JAKARTA, GRESNEWS.COM – Ada banyak faktor penyebab turunnya persentase calon legislatif (caleg) perempuan. Salah satu faktor mendasar terkait keterpilihan perempuan sebagai anggota legislatif adalah sistem dalam pemilu.

Direktur Eksekutif Perkumpulan untuk Pemilu dan Demokrasi (Perludem), Titi Anggraini menjelaskan turunnya persentase caleg perempuan yang lolos ke DPR dikarenakan sistem proporsional terbuka. Ia menjelaskan dengan sistem tersebut, perempuan tidak hanya bersaing dengan teman beda partai tapi juga di internal partai.

"Padahal kondisi finansial, dukungan, infrastruktur, perempuan harus kita akui lebih lemah dibandingkan laki-laki," katanya pada Gresnews.com di kantor Perludem, Jakarta, Rabu (30/7).

Titi melanjutkan dengan sistem proporsional terbuka caleg perempuan harus bersaing secara bebas untuk memastikan partai politiknya memperoleh kursi sekaligus memastikan caleg tersebut memperoleh suara terbanyak. Ia menambahkan caleg jadi lebih agresif dalam mendekati pemilih dan membangun popularitas agar terpilih dalam pileg.

"Jadwal kampanye yang panjang membuat kompetisi antarcaleg (satu atau beda partai) berjalan lama dan makin intens. Artinya modal yang dikeluarkan juga akan semakin besar," katanya.

Menurut Titi jika zipper system digunakan, keterpilihan perempuan akan lebih tinggi. Zipper system yaitu sistem yang menempatkan perempuan secara selang seling dengan laki-laki pada nomor urut. Sehingga jika kursi yang berhasil diperoleh sebanyak tiga kursi, akan ada 1 kursi untuk perempuan yang bisa diperoleh.

Titi melanjutkan dengan sistem proporsional terbuka pun kebanyakan yang dipilih tetap nomor urut 1. "Berarti kalau sistemnya (proporsional) tertutup yang akan jadi (lolos di parlemen) dia juga, kalau potensi, (proporsional) tertutup dengan zipper saya yakin lebih banyak yang terpilih," ujarnya.

Senada dengan Titi, sebelumnya Program Manager Lembaga Kemitraan di kantor Kemitraan, Agung Wasono mengatakan dengan sistem proporsional daftar tertutup pemilih hanya memilih partai dan bukan caleg. Lanjutnya, nama caleg diurutkan berdasarkan zipper system dan tidak diumumkan ke pemilih.

"Jadi kalau terpilih 6 pasti ada 2 perempuan, kalau terpilih 3 ada 1 perempuan," katanya pada Gresnews.com di kantor Kemitraan, Jakarta.

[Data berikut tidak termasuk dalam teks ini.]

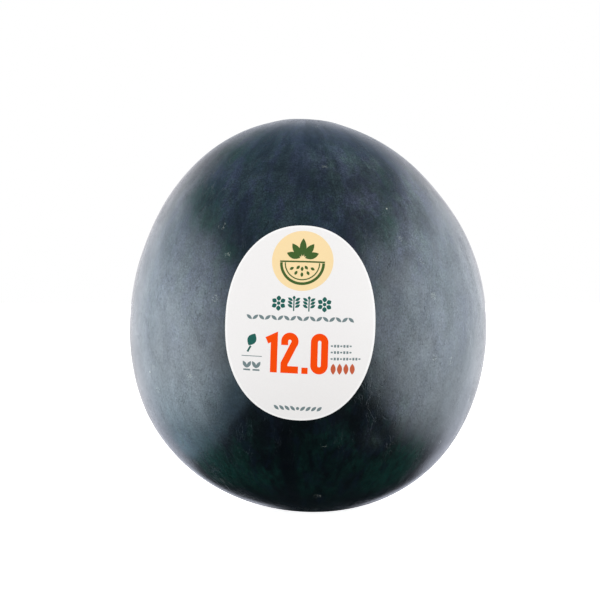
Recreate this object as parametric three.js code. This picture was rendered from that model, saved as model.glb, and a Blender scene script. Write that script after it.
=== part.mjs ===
import * as THREE from 'three';
import { ParametricGeometry } from 'three/addons/geometries/ParametricGeometry.js';

// A whole black-skinned watermelon, standing on its blossom end with its stem end on top.
// Millimetres, +Z up, the origin under its middle where it stands. The oval label faces -Y.
//
// The rind is one radius about the fruit's middle. It depends on `down`, the angle down from the top,
// and on `turn`, the angle about the upright axis, from +X toward +Y. Waves of those two angles make
// the fruit taller than it is wide, fuller below than above and a little off straight, as it grew.

const { PI, abs, acos, atan2, cos, exp, hypot, min, round, sign, sin } = Math;

// Driving size of the fruit: the mean radius of the rind
const MEAN_RADIUS = 128.5;

// How the rind departs from a ball, as shares of the mean radius
const LOW_MIDDLE = -0.0136;
const TALLNESS = 0.0476;
const TAPER = 0.0162;
const SQUARENESS = -0.002;
const LOW_WAIST = 0.003;
const SIDE_SHIFT = -0.0051;
const LEAN = -0.0092;
const SIDE_TAPER = -0.0032;
const FLAT_SHOULDER = -0.0064;

// A shallow flat that one shoulder, on the +X side, got from lying on the ground: its depth, how far
// down from the top its middle is, and its reach as an angle
const DENT_DEPTH = 1.3;
const DENT_DOWN = 0.854;
const DENT_REACH = 0.16;

// Shallow ribs that run from end to end
const RIBS = 10;
const RIB_HEIGHT = 0.35;
const FIRST_RIB_TURN = 0.4;

// Dimple at the stem end, with the low rim that rises around it
const DIMPLE_DEPTH = 4.2;
const DIMPLE_RADIUS = 12;

// The blossom end has settled flat by this much where it stands, somewhere below LOWER_PART
const SETTLED_BY = 1.2;
const LOWER_PART = 0.8 * PI;

// Trimmed stem: its outline as shares of its radius and height, from the collar at its foot to its cut
const STEM_RADIUS = 4.4;
const STEM_HEIGHT = 4;
const STEM_OUTLINE = [[1.25, 0], [1.1, 0.15], [1, 0.4], [0.96, 0.7], [1, 0.9], [0.86, 1]];
const STEM_RIDGES = 5;
const RIDGE_SHARE = 0.07;
const CUT_HOLLOW = 0.5;
const STEM_REACH_DOWN = 0.1 * PI;

// Oval paper label: half sizes along the rind, how far its outline is from an ellipse (2 is none),
// its middle as seen from the front, and how far it is turned clockwise
const LABEL_HALF_WIDTH = 48;
const LABEL_HALF_HEIGHT = 61.5;
const LABEL_POWER = 2.18;
const LABEL_X = -5.7;
const LABEL_Z = -1.3;
const LABEL_ROLL = THREE.MathUtils.degToRad(2);
const LABEL_THICKNESS = 0.6;

// Room left between pieces that touch, so that each stays a solid of its own
const GAP = 0.3;

// Faces around each piece, and rings of points from its low or inner end to its high or outer end
const MELON_FACES = [80, 54];
const STEM_FACES = [20, STEM_OUTLINE.length + 1];
const LABEL_FACES = [48, 21];
const CROWDING_AT_TOP = 0.6;
const HALVINGS = 40;

const RIND = { color: '#1b2a24', roughness: 0.36, metalness: 0 };
const DRY_STEM = { color: '#8a7450', roughness: 0.9, metalness: 0 };
const PAPER = { color: '#efeff0', roughness: 0.55, metalness: 0 };

// --- the rind's form

function stemDimple(fromAxis) {
  const reach = (fromAxis / DIMPLE_RADIUS) ** 2;
  return DIMPLE_DEPTH * (1 - reach) * exp(-reach);
}

function shoulderDent(down, turn) {
  const nearness = sin(down) * cos(turn) * sin(DENT_DOWN) + cos(down) * cos(DENT_DOWN);
  return DENT_DEPTH * exp(-2 * (1 - nearness) / DENT_REACH ** 2);
}

function rindRadius(down, turn) {
  const allRound = LOW_MIDDLE * cos(down) + TALLNESS * cos(2 * down)
    + TAPER * cos(3 * down) + SQUARENESS * cos(4 * down) + LOW_WAIST * cos(5 * down);
  const sideways = SIDE_SHIFT * sin(down) + LEAN * sin(2 * down)
    + SIDE_TAPER * sin(3 * down) + FLAT_SHOULDER * sin(4 * down);
  const smooth = MEAN_RADIUS * (1 + allRound + sideways * cos(turn));
  const rib = RIB_HEIGHT * cos(RIBS * (turn - FIRST_RIB_TURN)) * sin(down) ** 2;
  const dimple = down < PI / 2 ? stemDimple(smooth * sin(down)) : 0;
  return smooth + rib - dimple - shoulderDent(down, turn);
}

function rindPoint(down, turn) {
  const direction = new THREE.Vector3(sin(down) * cos(turn), sin(down) * sin(turn), cos(down));
  return direction.multiplyScalar(rindRadius(down, turn));
}

// The angle between low and high at which a value that grows from below zero passes it
function angleWhere(value, low, high) {
  for (let i = 0; i < HALVINGS; i += 1) {
    const middle = (low + high) / 2;
    if (value(middle) < 0) {
      low = middle;
    } else {
      high = middle;
    }
  }
  return high;
}

// A closed body of rings, whose first and last rings are points. pointAt gives ring `ring` at `turn`.
function ringedMesh(name, look, [around, rings], pointAt) {
  const place = (u, v, target) => target.copy(pointAt(2 * PI * u, round(v * rings)));
  const geometry = new ParametricGeometry(place, around, rings);
  geometry.computeVertexNormals();
  const mesh = new THREE.Mesh(geometry, new THREE.MeshStandardMaterial(look));
  mesh.name = name;
  return mesh;
}

// --- the fruit, with the flat spot that it stands on

const GROUND = SETTLED_BY - rindRadius(PI, 0);

function downToFlat(turn) {
  return angleWhere((down) => GROUND - rindPoint(down, turn).z, LOWER_PART, PI);
}

function makeMelon() {
  const rings = MELON_FACES[1];
  const flatMiddle = rindPoint(downToFlat(0), 0).lerp(rindPoint(downToFlat(PI), PI), 0.5);
  return ringedMesh('melon', RIND, MELON_FACES, (turn, ring) => {
    const share = (rings - ring) / (rings - 1);
    const crowded = share * (1 - CROWDING_AT_TOP * (1 - share));
    return ring === 0 ? flatMiddle : rindPoint(downToFlat(turn) * crowded, turn);
  });
}

// --- the trimmed stem, which stands in the dimple

function rindHeight(x, y) {
  const turn = atan2(y, x);
  const outward = (down) => hypot(rindPoint(down, turn).x, rindPoint(down, turn).y) - hypot(x, y);
  return rindPoint(angleWhere(outward, 0, STEM_REACH_DOWN), turn).z;
}

function makeStem() {
  const cutHeight = rindHeight(0, 0) + GAP + STEM_HEIGHT;
  return ringedMesh('stem_stub', DRY_STEM, STEM_FACES, (turn, ring) => {
    if (ring > STEM_OUTLINE.length) return new THREE.Vector3(0, 0, cutHeight - CUT_HOLLOW);
    const [wide, high] = ring === 0 ? [0, 0] : STEM_OUTLINE[ring - 1];
    const radius = STEM_RADIUS * wide * (1 + RIDGE_SHARE * cos(STEM_RIDGES * turn));
    const [x, y] = [radius * cos(turn), radius * sin(turn)];
    const foot = rindHeight(x, y) + GAP;
    return new THREE.Vector3(x, y, foot + (cutHeight - foot) * high);
  });
}

// --- the label, a thin oval sheet that follows the rind

const LABEL_CURVE = rindRadius(PI / 2, -PI / 2);

// Turns directions from the label's own axes (across, up and outward) to the fruit's
function labelTurn() {
  const outward = new THREE.Vector3(LABEL_X, -LABEL_CURVE, LABEL_Z).normalize();
  const across = new THREE.Vector3(0, 0, 1).cross(outward).normalize();
  const up = new THREE.Vector3().crossVectors(outward, across);
  const roll = new THREE.Matrix4().makeRotationZ(-LABEL_ROLL);
  return new THREE.Matrix4().makeBasis(across, up, outward).multiply(roll);
}

// The point of the sheet at this distance across and up from its middle, lifted off the rind
function onRind(across, up, lift, labelAxes) {
  const slope = hypot(across, up) / LABEL_CURVE;
  const way = atan2(up, across);
  const direction = new THREE.Vector3(sin(slope) * cos(way), sin(slope) * sin(way), cos(slope));
  direction.applyMatrix4(labelAxes);
  const radius = rindRadius(acos(direction.z), atan2(direction.y, direction.x));
  return direction.multiplyScalar(radius + lift);
}

function makeLabel() {
  const rings = LABEL_FACES[1];
  const labelAxes = labelTurn();
  const squared = (value) => sign(value) * abs(value) ** (2 / LABEL_POWER);
  return ringedMesh('label', PAPER, LABEL_FACES, (turn, ring) => {
    const share = min(ring, rings - ring) / ((rings - 1) / 2);
    const across = LABEL_HALF_WIDTH * squared(cos(turn)) * share;
    const up = LABEL_HALF_HEIGHT * squared(sin(turn)) * share;
    const lift = ring < rings / 2 ? GAP : GAP + LABEL_THICKNESS;
    return onRind(across, up, lift, labelAxes);
  });
}

const watermelon = new THREE.Group();
watermelon.add(makeMelon(), makeStem(), makeLabel());
watermelon.position.z = -GROUND;

export default watermelon;
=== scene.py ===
import math
from functools import partial
from types import SimpleNamespace

import bmesh
import bpy
from mathutils import Matrix, Vector, noise


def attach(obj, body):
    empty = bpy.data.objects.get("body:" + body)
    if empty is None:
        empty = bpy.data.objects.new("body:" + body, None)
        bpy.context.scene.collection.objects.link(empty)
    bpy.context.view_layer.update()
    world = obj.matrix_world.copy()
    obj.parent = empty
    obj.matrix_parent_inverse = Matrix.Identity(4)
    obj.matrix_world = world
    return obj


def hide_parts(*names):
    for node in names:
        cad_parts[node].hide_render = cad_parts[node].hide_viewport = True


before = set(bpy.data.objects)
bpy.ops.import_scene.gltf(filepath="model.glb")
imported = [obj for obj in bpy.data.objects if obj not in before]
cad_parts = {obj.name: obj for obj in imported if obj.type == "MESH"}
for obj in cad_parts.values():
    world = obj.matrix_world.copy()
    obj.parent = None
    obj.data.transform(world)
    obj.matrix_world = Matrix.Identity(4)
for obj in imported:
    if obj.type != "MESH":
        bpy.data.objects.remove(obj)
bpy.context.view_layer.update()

# A whole black-skinned watermelon on its blossom end, with its trimmed stem and its oval paper label.
# Metres, +Z up, the label facing -Y. The rind is one radius about the fruit's middle, for each angle
# `down` from the top and each `turn` about the upright axis, from +X toward +Y.

MM = 0.001

# The fruit's form: mean radius, and how the rind departs from a ball, as shares of that radius
MEAN_RADIUS = 128.5 * MM
LOW_MIDDLE, TALLNESS, TAPER, SQUARENESS, LOW_WAIST = -0.0136, 0.0476, 0.0162, -0.002, 0.003
SIDE_SHIFT, LEAN, SIDE_TAPER, FLAT_SHOULDER = -0.0051, -0.0092, -0.0032, -0.0064

# A shallow flat on one shoulder, shallow ribs from end to end, and the dimple at the stem end
DENT_DEPTH, DENT_DOWN, DENT_REACH = 1.3 * MM, 0.854, 0.16
RIBS, RIB_HEIGHT, FIRST_RIB_TURN = 10, 0.35 * MM, 0.4
DIMPLE_DEPTH, DIMPLE_RADIUS = 4.2 * MM, 12 * MM

# The blossom end has settled flat by this much where it stands, somewhere below LOWER_PART
SETTLED_BY = 1.2 * MM
LOWER_PART = 0.8 * math.pi

# Soft swells and hollows of the rind: how high they are and how far apart, coarse and fine
SWELLS = ((0.3 * MM, 30 * MM), (0.06 * MM, 11 * MM))

# Blossom scar in the middle of the flat spot
SCAR_RADIUS, SCAR_DEPTH = 4.5 * MM, 0.8 * MM
SCAR_LOBES, LOBE_SHARE = 7, 0.15

# Trimmed stem: outline as shares of its radius and height, from its sunken pith over the cut to its foot
STEM_RADIUS, STEM_HEIGHT = 4.4 * MM, 4 * MM
STEM_OUTLINE = ((0, 0.82), (0.28, 0.82), (0.36, 0.96), (0.7, 0.94), (0.88, 1), (0.99, 0.94), (1, 0.8),
                (0.95, 0.6), (1, 0.35), (1.12, 0.12), (1.3, 0.02), (1.36, -0.08), (0, -0.08))
STEM_RIDGES, RIDGE_SHARE = 5, 0.07
FIBRES, FIBRE_SHARE = 34, 0.02
STEM_REACH_DOWN = 0.1 * math.pi

# Oval label: half sizes along the rind, how far its outline is from an ellipse (2 is none), its middle
# from the front, its clockwise turn, and the share of its size in which its cut edge is rounded
LABEL_HALF_WIDTH, LABEL_HALF_HEIGHT = 48 * MM, 61.8 * MM
LABEL_POWER = 2.18
LABEL_X, LABEL_Z = -5.7 * MM, -1.6 * MM
LABEL_ROLL = math.radians(2)
EDGE_SHARE = 0.004
PAPER_LIFT, PAPER_THICKNESS = 0.08 * MM, 0.16 * MM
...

Agung menambahkan keterwakilan perempuan tidak bisa terjadi hanya dengan melatih dan menempatkan banyak caleg perempuan saja, tapi sistem pemilu juga harus mendukung. Pemilu dengan sistem terbuka menurutnya tidak mendukung keterwakilan perempuan di parlemen.

"Keterwakilan perempuan di Timor Leste sudah 38,46% karena dia pakai daftar tertutup. Kalau daftar terbuka yang dipilih calon legislatif. Kalau yang dipilih caleg, tidak bisa memaksa perempuan untuk sampai 30%," ujar Agung.